Peranan Informasi Geospasial Untuk Pembangunan Nasional

Informasi geospasial dapat didefinisikan sebagai semua informasi yang menyangkut lokasi dan keberadaan suatu objek pada permukaan bumi. Saat ini tren pembuatan informasi geospasial seperti peta mengarah pada pembuatan peta-peta skala besar seperti skala 1:50.000. Penggunaan peta-peta skala besar ini digunakan seperti pada perancangan tata ruang kota dan desa.
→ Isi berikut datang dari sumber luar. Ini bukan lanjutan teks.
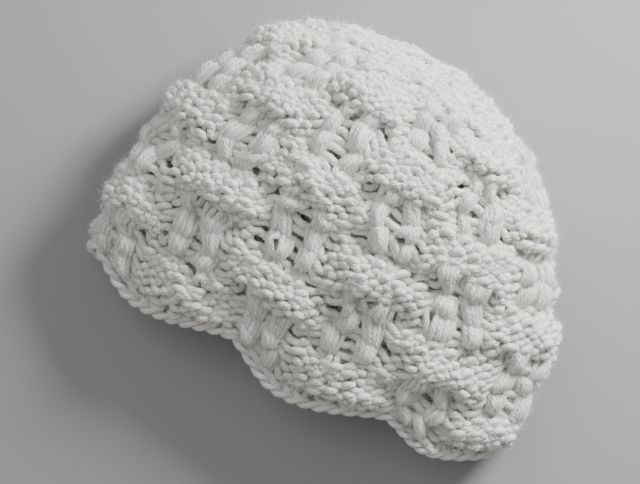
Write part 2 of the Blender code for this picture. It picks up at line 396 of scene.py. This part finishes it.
print("half a step is", smooth(np.array(0.5)))

# %% The loops of one round
SAMPLES = 13
LOOP_REACH = 0.78
NECK_SWAY = 0.16
HEAD_SLANT = 0.5
LOOP_DEPTH = 1.2 * MM
FOOT_SINK = 0.7 * MM
YARN_RADIUS = 1.45 * MM
DECREASE_SPREAD = 0.3
DECREASE_DEPTH = 0.5 * MM
HEAD_SQUEEZE = 0.8
WIDEST_HEAD_SHARE = 1.2
WIDEST_HEAD_EXTRA = 0.2
PLACE_JITTER = 0.07
DEPTH_JITTER = 0.3 * MM
RADIUS_JITTER = 0.07


def loops_of_round(this, above):
    """Stitch, round, depth and yarn radius of a round's loops, each an array of loop and sample."""
    count = len(this.centres)
    t = ((np.arange(SAMPLES) + 0.5) / SAMPLES * 2 * math.pi)[None, :]
    up = smooth((1 - np.cos(t)) / 2)
    child = child_stitches(this, above)
    turn = (above.centres[child] - this.centres + STITCHES / 2) % STITCHES - STITCHES / 2
    offset = np.arange(count) - child
    same_count = len(above.centres) == count
    shared = same_count & (np.bincount(child, minlength=len(above.centres))[child] > 1)
    head_shift = turn + np.where(shared, DECREASE_SPREAD * offset, 0)
    head_width = above.widths[child] * np.where(shared, HEAD_SQUEEZE, 1.0)
    head_width = np.minimum(head_width, WIDEST_HEAD_SHARE * this.widths + WIDEST_HEAD_EXTRA)

    jitter = dice.normal(size=(count, 4))
    centre = this.centres[:, None] + head_shift[:, None] * up + PLACE_JITTER * jitter[:, :1] * up
    width = this.widths[:, None] * (1 - up) + head_width[:, None] * up
    stitch = centre + width * (t / (2 * math.pi) - 0.5 + NECK_SWAY * np.sin(2 * t))
    reach = LOOP_REACH * (1 + PLACE_JITTER * jitter[:, 1:2] * up)
    height = this.number + 0.5 - reach * np.cos(t) + HEAD_SLANT * (stitch - centre) * up
    side = this.signs[:, None] * (1 - up) + above.signs[child][:, None] * up
    depth = -LOOP_DEPTH * np.cos(2 * t) * side + DEPTH_JITTER * jitter[:, 2:3] * up
    depth = depth - FOOT_SINK * (1 - up)
    depth = depth - np.where(shared, DECREASE_DEPTH * np.abs(offset), 0)[:, None] * up
    radius = YARN_RADIUS * (1 + RADIUS_JITTER * jitter[:, 3:4] * np.sin(t / 2) ** 2)
    return [a * np.ones((count, SAMPLES)) for a in (stitch, height, depth, radius)]


print("points in a loop:", SAMPLES)

# %% Bars across the lace, and the whole path of a round
BAR_SAMPLES = slice(1, SAMPLES, 3)
BAR_LEVEL = 0.3
BAR_RADIUS = 1.5 * MM


def bars_of_round(this, path):
    """Replaces the loops of the lace columns with a bar that runs straight across them."""
    stitch, height, depth, radius = path
    share = ((np.arange(SAMPLES) + 0.5) / SAMPLES)[None, :]
    foot = this.number + 0.5 - LOOP_REACH
    lace = np.flatnonzero(this.lace)
    first = (this.fan[lace] == 0)[:, None]
    last = (this.fan[lace] == len(LACE_WIDTHS) - 1)[:, None]
    on_bar = np.where(first, smooth(share), np.where(last, smooth(1 - share), 1.0))
    stitch[lace] = this.centres[lace][:, None] + this.widths[lace][:, None] * (share - 0.5)
    height[lace] = foot + (this.number + BAR_LEVEL - foot) * on_bar
    depth[lace] = (LOOP_DEPTH - FOOT_SINK) * (1 - on_bar)
    radius[lace] = YARN_RADIUS + (BAR_RADIUS - YARN_RADIUS) * on_bar


def round_path(this):
    path = loops_of_round(this, rounds[min(this.number + 1, ROUNDS - 1)])
    bars_of_round(this, path)
    kept = np.ones((len(this.centres), SAMPLES), dtype=bool)
    in_bar = np.zeros(SAMPLES, dtype=bool)
    in_bar[BAR_SAMPLES] = True
    kept[this.lace] = in_bar
    stitch, height, depth, radius = (a[kept] for a in path)
    stitch += wobble(len(stitch)) / STITCH_WIDTH
    height += wobble(len(height)) / ROUND_HEIGHT
    depth += wobble(len(depth))
    return stitch, height, depth, radius


strands = [(this.number, round_path(this)) for this in rounds]
print("points along the rounds:", sum(len(path[0]) for _, path in strands))

# %% [markdown]
# ## Petals
#
# Where loops are knitted together they make a tuft, narrow at its foot and spread at its head.
# Knitting each one stitch by stitch would need a pattern that the eye can't read from a fluffy
# yarn. So a petal here is five loops side by side that cover two rounds of bars. The middle loops
# stand out most, so it is rounded. No two petals have quite the same size and lean.

# %% Petals over the bars
PETAL_ROUNDS = 2
PETAL_LEVEL = 1.5
PETAL_STRANDS = 5
PETAL_SAMPLES = 12
PETAL_WIDTH = 6.2 * MM
PETAL_FOOT_SHARE = 0.5
PETAL_REACH = 1.1
PETAL_FRONT = 3.2 * MM
PETAL_BACK = 1.3 * MM
PETAL_ROUNDNESS = 0.5
PETAL_YARN = 1.3 * MM
STRAND_JITTER = 0.07
SHIFT_JITTER = 0.12
LEVEL_JITTER = 0.16
WIDTH_JITTER = 0.1
REACH_JITTER = 0.1
LEAN_JITTER = 0.2


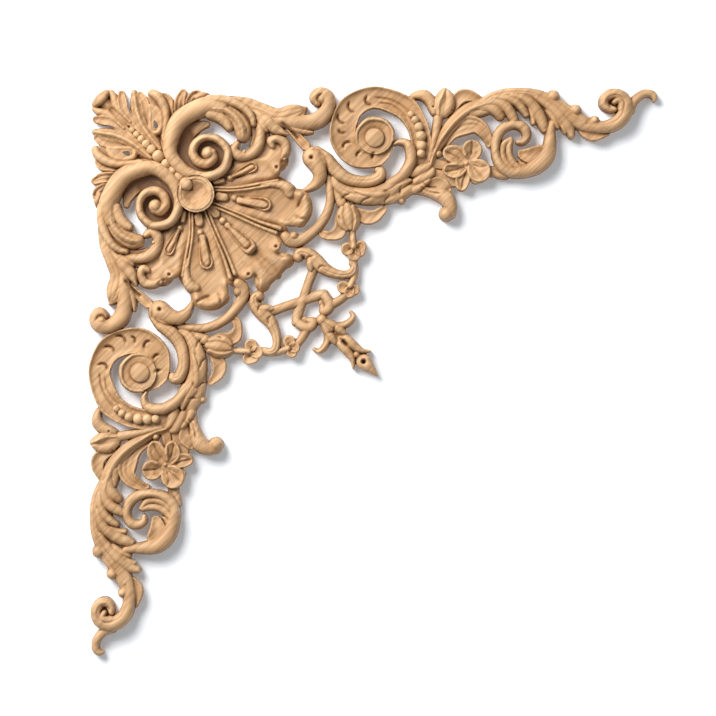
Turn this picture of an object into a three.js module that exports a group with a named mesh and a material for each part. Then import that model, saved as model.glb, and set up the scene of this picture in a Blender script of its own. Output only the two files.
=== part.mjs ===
// A carved corner onlay: two leafy scrolling arms that meet at a fan-shaped shell, glued flat to
// the corner of a door, a panel or a ceiling. The two arms mirror each other about the diagonal,
// so only the upper arm is drawn, and every stroke is laid down twice.

import * as THREE from "three";

// Driving dimensions, in millimetres.
const armLength = 452; // from the outer corner to the tip of one arm
const reliefDepth = 22; // from the wall to the crest of the highest scroll
const webHeight = 9.2; // thickness of the thin webs between the leaves
const hubDiameter = 29.4; // across the dished hub of the shell
const buttonDiameter = 28.5; // across the dished button in the side scroll
const bossDiameter = 15; // across the flat boss in that button
const eyeWidth = 4; // across the eye pierced in the corner leaf
const smallestOpening = 5; // in square mm: an opening with less area isn't sawn through

// The carving is drawn in shares of the arm and of the relief, as a carver enlarges a pattern.
const armSteps = 565;
const drawnLevels = 22;
const step = armLength / armSteps;
const hubPlace = 104.8; // centre of the shell along both arms, in steps; the part's origin
const fullness = 0.7; // added to each drawn half width, in steps

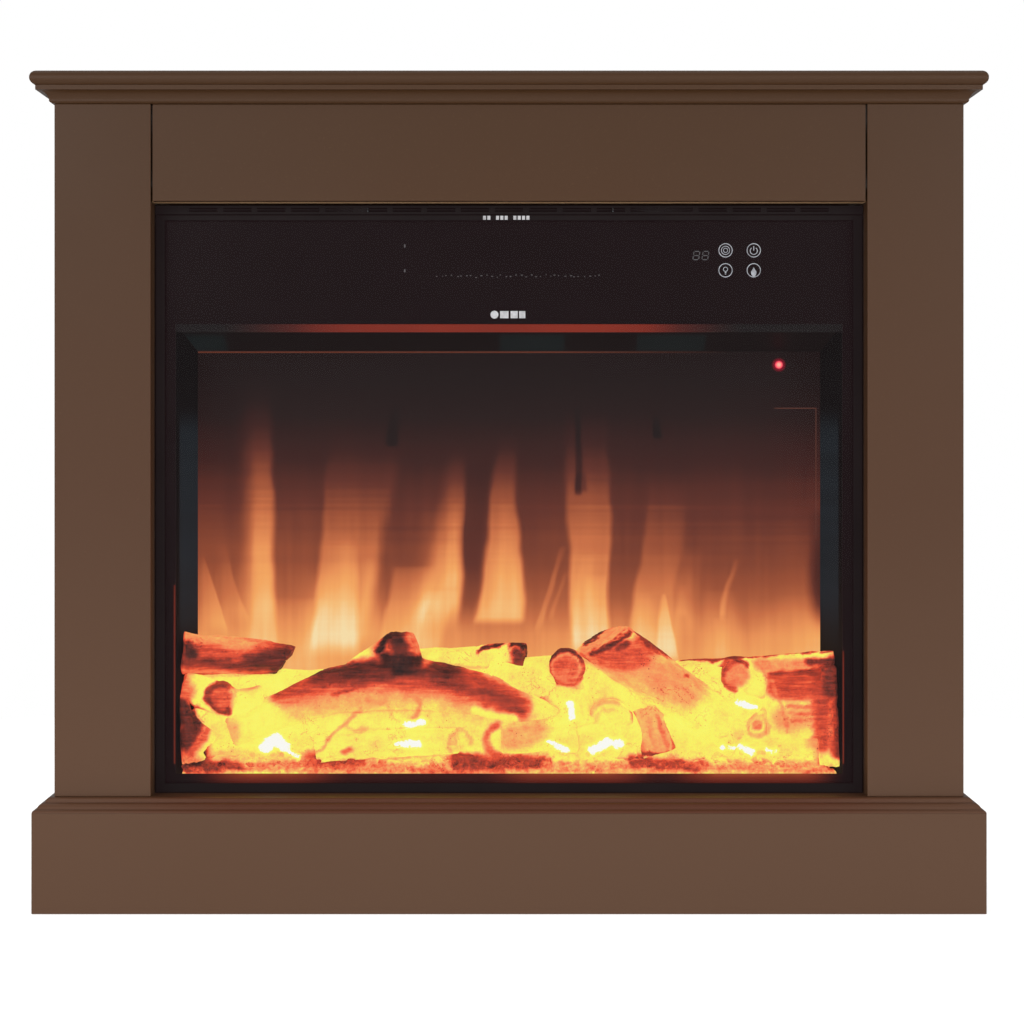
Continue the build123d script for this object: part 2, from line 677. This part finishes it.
def blower_motor():
    """Shaded-pole motor beside the housing, with a bore for the wheel's shaft."""
    x = HOUSING_RIGHT + HOUSING_T + 0.3
    motor = rod_x(x, x + 34, WHEEL_Y, WHEEL_Z, 21)
    motor += block(x + 8, x + 26, WHEEL_Y - 26, WHEEL_Y + 26, WHEEL_Z - 26, WHEEL_Z + 26)
    return motor - rod_x(x - 1, x + 28, WHEEL_Y, WHEEL_Z, SHAFT_R + RUNNING)


def heating_element():
    """Ceramic heater bar: three rails joined by rows of thin fins."""
    left, right, low, high = -140.0, 100.0, 706.0, 738.0
    face = Sketch()
    middle = (low + high) / 2
    for z in (low + 2, middle, high - 2):
        face += Pos((left + right) / 2, z) * Rectangle(right - left, 4)
    fins = 40
    for i in range(fins):
        x = left + 1 + (right - left - 2) * i / (fins - 1)
        face += Pos(x, middle) * Rectangle(1.2, high - low)
    upright = Plane(origin=(0, -7, 0), x_dir=(1, 0, 0), z_dir=(0, -1, 0))
    return extrude(upright * face, amount=18)


def build_heater():
    parts["blower_wheel"] = blower_wheel()
    parts["blower_housing"] = blower_housing()
    parts["blower_motor"] = blower_motor()
    parts["heating_element"] = heating_element()


# ---------------------------------------------------------------- controls
def control_board():
    """Power board on four spacers behind the fan, with relays, capacitors and a heat sink."""
    x0, x1, z0, z1, back = 190.0, 330.0, 630.0, 720.0, 106.0
    board = block(x0, x1, back - 1.6, back, z0, z1)
    for x in (x0 + 6, x1 - 6):
        for z in (z0 + 6, z1 - 6):
            board += rod_y(x, back, CASE_BACK - SHEET, z, 3)
    for i in range(3):
        board += block(x0 + 14 + 26 * i, x0 + 34 + 26 * i, back - 18, back - 1.6, z0 + 10, z0 + 26)
    for i in range(2):
        board += rod_y(x1 - 22, back - 26, back - 1.6, z0 + 22 + 26 * i, 8)
    for i in range(6):
        fin = z1 - 34 + 4.5 * i
        board += block(x0 + 16, x0 + 60, back - 22, back - 1.6, fin, fin + 2)
    board += block(x0 + 74, x0 + 92, back - 6, back - 1.6, z1 - 34, z1 - 16)
    return board


def touch_board():
    """Control board behind the mask: four ring light guides and a two-digit display."""
    front = MASK_BACK + 0.2
    board = block(190, 276, front + 3, front + 4.6, 662, 708)
    for x in KEY_COLUMNS:
        for z in KEY_ROWS:
            guide = rod_y(x, front, front + 3, z, 7.5) - rod_y(x, front - 1, front + 2, z, 6.2)
            board += guide
    board += block(DISPLAY_X - 10, DISPLAY_X + 10, front, front + 3, DISPLAY_Z - 7, DISPLAY_Z + 7)
    return board


def indicator_lamp():
    """Red heat indicator standing off the screen."""
    lens = rod_y(294, SCREEN_Y - 3, SCREEN_Y, 575.5, 4.2)
    return fillet(lens.edges().sort_by(Axis.Y)[0], 2.0)


def switch_body():
    """Housing of the mains rocker switch, pushed through the rear cover."""
    front, back = COVER_BACK - 22, COVER_BACK
    shell = block(SWITCH_X - 9.5, SWITCH_X + 9.5, front, back, SWITCH_Z - 11.5, SWITCH_Z + 11.5)
    rim = block(SWITCH_X - 12, SWITCH_X + 12, back, back + 2, SWITCH_Z - 14, SWITCH_Z + 14)
    shell += fillet(rim.edges().filter_by(Axis.Y), 2.0)
    wide = ROCKER_W / 2 + 0.3
    axis_y = COVER_BACK - 4
    clear = ROCKER_R + 0.4
    shell -= rod_x(SWITCH_X - wide, SWITCH_X + wide, axis_y, SWITCH_Z, clear)
    shell -= block(
        SWITCH_X - wide, SWITCH_X + wide, axis_y, back + 3, SWITCH_Z - clear, SWITCH_Z + clear
    )
    for side in (-1, 1):
        shell += rod_x(
            *sorted((SWITCH_X + side * wide, SWITCH_X + side * (wide - 2))), axis_y, SWITCH_Z, 1.5
        )
    return shell


def switch_rocker():
    """Rocker with two finger faces; its round belly turns about the pivot pins."""
    axis_y = COVER_BACK - 4
    left, right = SWITCH_X - ROCKER_W / 2, SWITCH_X + ROCKER_W / 2
    rocker = rod_x(left, right, axis_y, SWITCH_Z, ROCKER_R)
    reach, rise, slope = ROCKER_R + 2, 4.0, 1.9
    rocker -= prism_x(
        [
            (axis_y + rise, SWITCH_Z),
            (axis_y + rise + slope, SWITCH_Z + reach),
            (axis_y + 20, SWITCH_Z + reach),
            (axis_y + 20, SWITCH_Z - reach),
            (axis_y + rise + slope, SWITCH_Z - reach),
        ],
        left - 1,
        right + 1,
    )
    rocker -= rod_x(left - 1, right + 1, axis_y, SWITCH_Z, 1.5 + RUNNING)
    rest_tilt = Axis((SWITCH_X, axis_y, SWITCH_Z), (1, 0, 0))
    return rocker.rotate(rest_tilt, 10)


def cord_gland():
    """Strain-relief bush for the mains cord in the rear cover."""
    gland = rod_y(GLAND_X, CASE_BACK - 9, COVER_BACK, GLAND_Z, 7.8)
    collar = rod_y(GLAND_X, COVER_BACK, COVER_BACK + 5, GLAND_Z, 10.5)
    gland += fillet(collar.edges().sort_by(Axis.Y)[-1], 1.5)
    return gland - rod_y(GLAND_X, CASE_BACK - 12, COVER_BACK + 8, GLAND_Z, GLAND_BORE)


def build_controls():
    parts["control_board"] = control_board()
    parts["touch_board"] = touch_board()
    parts["indicator_lamp"] = indicator_lamp()
    parts["switch_body"] = switch_body()
    parts["switch_rocker"] = switch_rocker()
    parts["cord_gland"] = cord_gland()


build_surround()
build_insert_body()
build_firebox()
build_light_engine()
build_heater()
build_controls()

os.makedirs("parts", exist_ok=True)
for name, shape in parts.items():
    export_step(shape, f"parts/{name}.step")
print(len(parts), "nodes written")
Hal itu diungkapkan oleh Titiek Suparwati, Sestama Badan Informasi Geospasial (BIG) selaku pembicara kunci dalam kuliah umum bertajuk “Peranan Informasi Geospasial Untuk Pembangunan Nasional” yang digelar oleh Departemen Geografi FMIPA UI dan Badan Informasi Geospasial pada hari Rabu (7/3) di Gedung C FMIPA UI.

Titiek menjelaskan bahwa Informasi Geospasial (IG) diperlukan untuk implimentasi kebijakan pembangunan secara efektif dan efesien. Berdasarkan Undang-Undang No. 4 Tahun 2011 tentang IG, BIG memiliki tugas pokok dan fungsi yang lebih luas, tidak sekedar mengkoordinasikan dan melaksanakan kegiatan survei pemetaan untuk menghasilkan peta namun membangun Informasi Geospasial yang dapat dipertanggungjawabkan dan mudah diakses, menjadi regulator, eksekutor, koordinator pembangunan IG Dasar, pembangunan IG Tematik, dan pembangunan Infrastruktur IG.

Lebih lanjut, Titiek memaparkan bahwa pembangunan IG Dasar (IGD) ini penting, mengingat IGD menjadi acuan untuk IG Tematik (IGT). Maka dari itu, penting untuk menjamin keterpaduan informasi geospasial nasional. Untuk pembangunan IGT, akan mengkoordinasikan penyusunan IGT yang terintegrasi dengan berpedoman pada norma, standar dan pedoman yang ditetapkan oleh BIG. Sementara pembangunan Infrastruktur IG (IIG), akan membangun sistem pengelolaan dan akses terhadap IG, sebagai implementasi kebijakan teknis yang mengacu kepada Peraturan Presiden No. 27 Tahun 2014 tentang Jaringan Informasi Geospasial Nasional.

Selain menjelaskan pentingnya IGD, IGT, dan IIG,  Titiek juga memaparkan terkait Kebijakan Satu Peta (KSP), yang merupakan solusi sempurna untuk mengatasi masalah tumpang tindih izin penggunaan lahan. KSP bertujuan untuk membuat peta yang mengacu pada Satu Georeferensi, Satu GeoStandard, Satu Geodatabase, dan Satu GeoCustodian pada tingkat akurasi skala peta 1: 50.000. Tujuan utama dari kebijakan satu peta adalah sebagai standar referensi basis data Geo-Portal, serta bermanfaat sebagai acuan untuk memperbaiki data spasial, akurasi perencanaan tata ruang, akurasi dalam penyusunan kebijakan dan pengambilan keputusan.

“KSP ini penting karena akan mengurangi kerancuan informasi geospasial dalam pelaksanaan kebijakan pemerintah, pengurusan perizinan, maupun proyek strategis” tandas Titiek.

Sementara untuk jadwal dan kawasan pelaksanaan KSP pada tahun 2016 telah dilaksanakan untuk Pulau Kalimantan, tahun 2017 di Pulau Sumatera, Pulau Sulawesi, NTT, sedangkan tahun 2018 di Pulau Ambon, Pulau Papua, dan Pulau Jawa, sehingga diharapkan dapat dilakukan penyempurnaan KSP ditahun 2019.

Menurut Titiek, banyak instansi yang mengumpulkan dan mengelola beragam data geospasial untuk tujuan masing-masing, sehingga tercipta  pulau-pulau informasi, duplikasi informasi, duplikasi alokasi sumberdaya, dan sebagainya, sehingga KSP ini penting untuk meminimalisir hal-hal tersebut.

Untuk bidang IIG, ada beberapa hal yang juga sedang dikembangkan oleh BIG. Diantaranya terkait pengembangan Sistem Informasi Desa (SID) berbasis spasial, pengembangan Ina-Geportal versi terbaru yang memudahkan proses berbagi pakai IG, pembangunan simpul jaringan dan kelembagaan IG di Indonesia, lalu juga pembangunan Pusat Pengembangan Infrastuktur Data Spasial (PPIDS) di berbagai universitas di Indonesia.